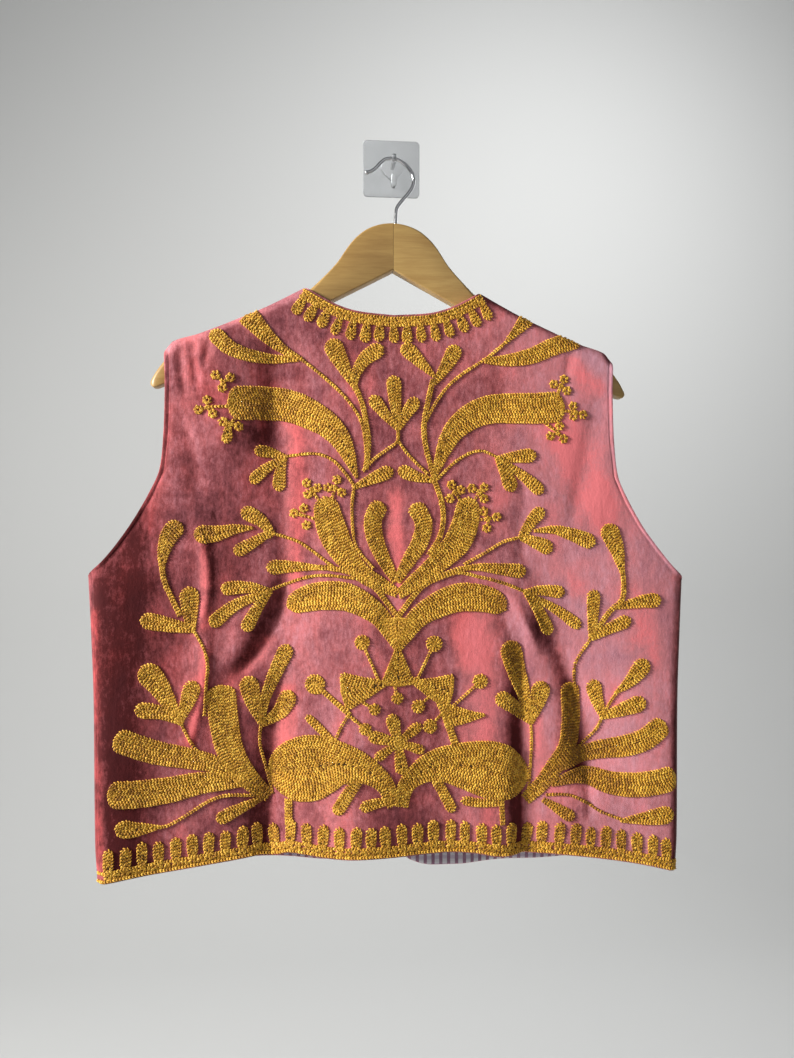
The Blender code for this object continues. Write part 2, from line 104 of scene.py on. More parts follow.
def along(table: Sequence[Place], place: float) -> float:
    """Read a two-column table at a place, on a smooth curve through its rows.

    Args:
        table: Rows of (where, size), in rising order of where.
        place: Where to read it.

    Returns:
        The size at that place.
    """
    last = len(table) - 2
    index = 0
    while index < last and place > table[index + 1][0]:
        index += 1
    (x0, y0), (x1, y1) = table[index], table[index + 1]
    span = x1 - x0
    before = after = (y1 - y0) / span
    if index > 0:
        before = (y1 - table[index - 1][1]) / (x1 - table[index - 1][0])
    if index < last:
        after = (table[index + 2][1] - y0) / (table[index + 2][0] - x0)
    t = min(max((place - x0) / span, 0.0), 1.0)
    return ((2 * t**3 - 3 * t**2 + 1) * y0 + (t**3 - 2 * t**2 + t) * span * before
            + (3 * t**2 - 2 * t**3) * y1 + (t**3 - t**2) * span * after)


def curve_through(points: Sequence[Sequence[float]], steps: int) -> list[tuple[float, ...]]:
    """Points of a smooth curve through the given ones.

    Args:
        points: Places that the curve passes, of any dimension.
        steps: Pieces between two of them.

    Returns:
        The curve's points, with the given ones among them.
    """
    out = []
    for i in range(len(points) - 1):
        p0 = points[max(i - 1, 0)]
        p1, p2 = points[i], points[i + 1]
        p3 = points[min(i + 2, len(points) - 1)]
        for k in range(steps):
            t = k / steps
            out.append(tuple(
                0.5 * (2 * b + (c - a) * t + (2 * a - 5 * b + 4 * c - d) * t**2
                       + (3 * b - a - 3 * c + d) * t**3)
                for a, b, c, d in zip(p0, p1, p2, p3)))
    out.append(tuple(points[-1]))
    return out


def evenly(points: Sequence[Place], step: float) -> list[Place]:
    """A line's points again, at even distances of about one step.

    Args:
        points: The line's points.
        step: The distance.

    Returns:
        The new points.
    """
    lengths = [0.0]
    for (x0, z0), (x1, z1) in zip(points, points[1:]):
        lengths.append(lengths[-1] + math.hypot(x1 - x0, z1 - z0))
    count = max(round(lengths[-1] / step), 1)
    out = []
    index = 0
    for k in range(count + 1):
        goal = lengths[-1] * k / count
        while index < len(points) - 2 and lengths[index + 1] < goal:
            index += 1
        part = (goal - lengths[index]) / max(lengths[index + 1] - lengths[index], 1e-9)
        (x0, z0), (x1, z1) = points[index], points[index + 1]
        out.append((lerp(x0, x1, part), lerp(z0, z1, part)))
    return out


def distance_to_line(points: Sequence[Place], x: float, z: float) -> float:
    """Shortest distance from (x, z) to the line through the points.

    Args:
        points: The line's points.
        x: The place's x.
        z: The place's z.

    Returns:
        The distance.
    """
    best = math.inf
    for (x0, z0), (x1, z1) in zip(points, points[1:]):
        dx, dz = x1 - x0, z1 - z0
        t = min(max(((x - x0) * dx + (z - z0) * dz) / (dx * dx + dz * dz), 0.0), 1.0)
        best = min(best, math.hypot(x - x0 - dx * t, z - z0 - dz * t))
    return best


# ---- finishes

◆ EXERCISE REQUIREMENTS
For each line of the listing that holds the word "part", show that line.

◆ ANSWER BELOW
The Blender code for this object continues. Write part 2, from line 104 of scene.py on. More parts follow.
        part = (goal - lengths[index]) / max(lengths[index + 1] - lengths[index], 1e-9)
        out.append((lerp(x0, x1, part), lerp(z0, z1, part)))